A second wine that might as well be a classified Bordeaux by an iconic producer of a 5th growth classified wine, which might as well be a first growth Bordeaux, judged by its qualities. A wine with lots of hype in past years, hence its value seeing strong incline - surely one to invest in.
Only recently adopted biodynamic farming methods, allowing to operate most sustainable, local and organic, resulted in a "Vin de France" classification, which essentially is no classification at all - or - French Table Wine, rather than retaining its Pauillac AOC status in 2012. After tasting this wine, I fully understand the devastation of Pontet-Canet's owner, Alfred Tesseron. Produced with grapes from 2012, which was an average year, if not slightly below average, Les Hauts de Pontet Canet was able to impress more than classified Bordeaux i have tasted in the past (classified Bordeaux, 4th & 5th growth, from colder vintages, such as 2007 or 2008). Clearly, being a second wine, it will not have a Grand Cru classification, but this wine can definitely see eye to eye with some entry-level classified Bordeaux, and from tasting this second wine, can understand the hype around Chateau Pontet-Canet.
This second label of Chateau Pontet-Canet is surprisingly rare, especially in the American market, as no more than the first label icon itself are produced, rate declining, as they are declining their yield. Declining yield means that less grapes per acre are harvested (or left on the vine) so that the plant can deliver more nutrients to each berry, resulting in higher grape quality. Less than 20,000 cases are produced per year, making it a rare to find wine.
The first documented owner of the estate was the royal governor of Medoc, Jean-Francois de Pontet, giving the name to the wine in the early 18th century. His descendants later purchased more land in the sub region Canet of Pauillac, completing the then named wine Chateau Pontet-Canet. During the Classification of Bordeaux in 1855, Chateau Pontet-Canet was awarded the 5th Growth Grand Cru status. In 1975 Guy Tesseron purchased the estate, though found it in very poor condition. Guy Tesseron has and is only the third person/family to own the estate (a extremely low number compared to the amounts of owners of other classified Bordeaux estates).
In 1994 Guy's son, Alfred Tesseron took over and began running the estate, and started to improve in every aspects, not only the on the production site, with new equipment, but also replanting of many of the vines.
In luck, his estate is located on some of the worlds finest terroir, with Chateau Mouton Rothschild just across the road. Not long after Alfred's improvements to the estate, the quality of Pontet-Canet's wine started to improve steadily, and is now regarded to be of similar quality of the first or second growth wines of Bordeaux.
Herbal notes and licorice bursting out of the bottle upon opening. Before tasting this wine, we decanted for a good two hours. This time showed to have been ideal - the wine was full of life, tons more than we would have imagined based on this demotion to Vin de France, we expected some green tannins, but it was really quite the opposite, they were full, bold, open and complex.

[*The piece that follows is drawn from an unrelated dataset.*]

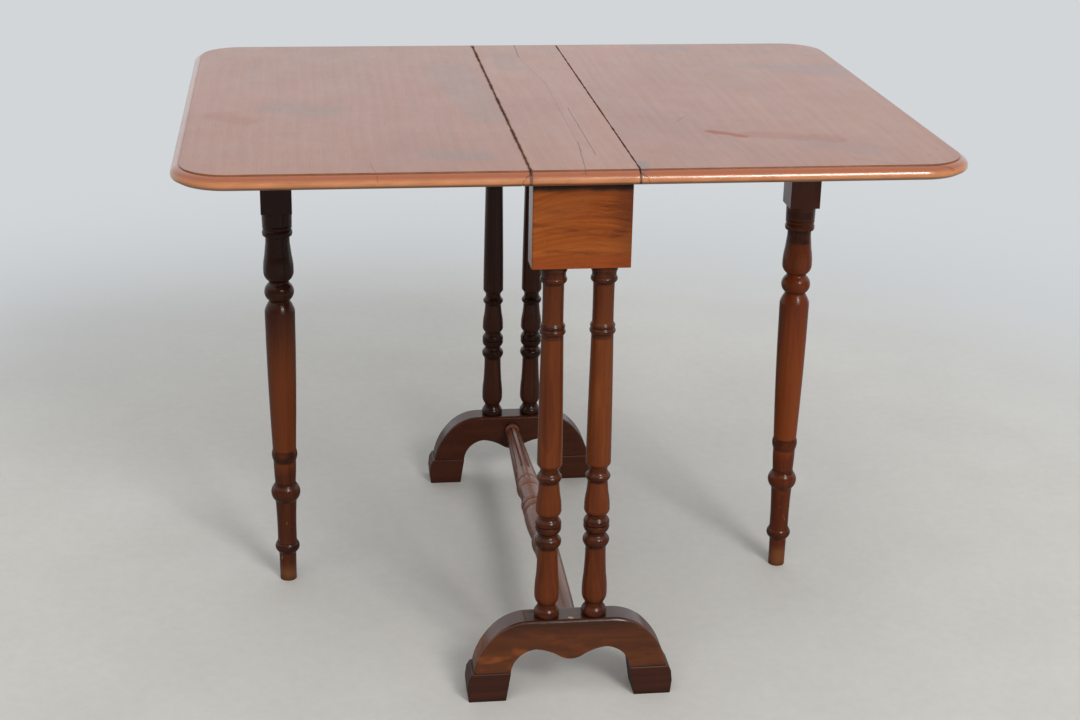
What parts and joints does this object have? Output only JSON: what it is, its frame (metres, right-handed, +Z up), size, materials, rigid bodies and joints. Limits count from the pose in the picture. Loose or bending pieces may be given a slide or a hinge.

Not long ago, we did a 2008 - cold vintage - Classified Bordeaux - blind tasting, including 4th and 5th growth wines. But both, Barbara and I had to agree, this second Label of Pontet - Canet simply impressed more with its ripe tannins, complexity and intensity.
The nose was full of spice and herbs, in particular black pepper, some raclette - all spice, eucalyptus, and even some mint. Hidden behind all the spice was a lot of vegetal flavors in form of green bell peppers, but also notes of freshly treated lumber, perhaps with some pine sap. Also the oak was clearly detectable in form of light vanilla and more deep woodsy notes. The longer we looked for more, the more fruit became apparent, especially raspberry jam, ripe berry and ripe plum.
On the palate we found an extremely complex and intense typical Bordeaux, with vegetal nots, similar to the nose, but what stood out was the amount of spice and herbs. Tannins were powerful and on its peak, we drank this bottle over 3 hours, starting 2 hours after opening the bottle. During the 3 hours, there was no apparent change to the tannins, as they were fully opened after the decanting. Wonderfully balanced acidity (on the low end) with body, tannins and its relatively high alcohol content. Vanilla and eucalyptus was again quite apparent on the palate as well. There was plenty of licorice, as well as leather, black pepper, perhaps some smoked meats as well. The flavors of smoked and air dried meats came out more and more as we went into the second half of the bottle. Lots of jammy fruits and berries, especially raspberry and plum as well, though the plum was rather ripe than jammed. Not forgetting to mention, the floral content of this wine, in particular lavender.
All in all, we were more than impressed with this bottle, especially since it is only a "second label wine", though from one of the most iconic producers world wide. Its current market value lies at around $100, which we both though sounds quite fair for what is inside this wonderful and definitely recommendable bottle.